United States Secretary of State Condoleezza Rice has proposed a summit to bring together Israel and Arab countries after the Jewish state withdraws from the occupied Gaza Strip, Israeli media said on Friday.

But neither U.S. nor Israeli officials could confirm the reports. The Haaretz newspaper's Web site said Rice made the suggestion at a meeting in Jerusalem on Thursday with Israeli Foreign Minister Silvan Shalom. The report was also carried by Voice of Israel radio.

A State Department official in Washington who asked not to be named said: "We always encourage governments that do not have relations with Israel to move to get them" but did not know if Rice had raised such an idea.
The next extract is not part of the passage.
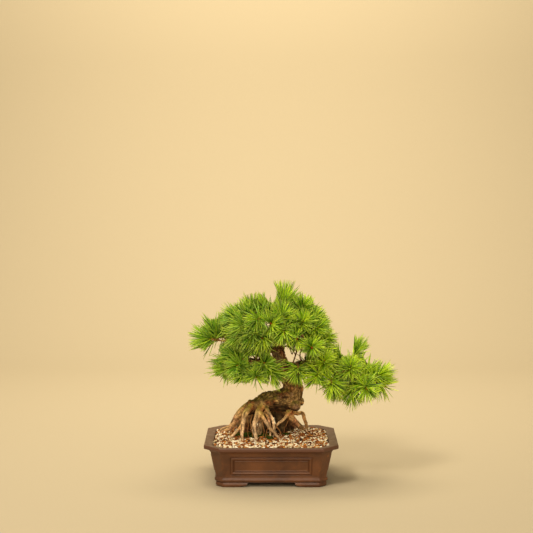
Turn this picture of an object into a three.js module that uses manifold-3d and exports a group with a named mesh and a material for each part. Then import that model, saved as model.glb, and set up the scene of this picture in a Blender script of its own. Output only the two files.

U.S. wants Israel-Arab summit after Gaza pullout
U.S. Secretary of State Condoleezza Rice listens listens to questions during a news conference in Jerusalem July 21, 2005. Secretary Rice flew into the Middle East on Thursday to try to smooth Israel's planned withdrawal from the occupied Gaza Strip and bolster a ceasefire with the Palestinians. [Reuters]
Officials travelling with Rice were not available for comment and a spokesman for Israel's Foreign Ministry said he could not confirm whether the reports were correct.

The reports said the proposed conference would be sponsored by the United States and Russia. The radio said the aim would be "to promote the resumption of relations between Israel and the North African and Persian Gulf countries."

Spurred by new hopes for peace since agreeing a ceasefire with the Palestinians in February, Israel has been working hard to try to get more Arab states to establish ties with it.

But most appear reluctant, especially while Israel still occupies land captured from Arabs in the 1967 Middle East war.

Prime Minister Ariel Sharon's planned Gaza withdrawal, due to start next month, would be the first time Israel has removed settlements from land that Palestinians want for a state. Much larger West Bank settlements will remain.

Washington sees the removal of settlements as a possible step to reviving negotiations on Palestinian statehood and positive for wider hopes of peace in the Middle East.

Currently just three Arab League members have diplomatic ties with Israel -- Egypt, Jordan and the northwest African country of Mauritania.

Israel has a commercial attache posted in the Gulf Arab state of Qatar. Morocco, Tunisia and Oman have suspended ties with Israel during the past four years of Israeli-Palestinian violence.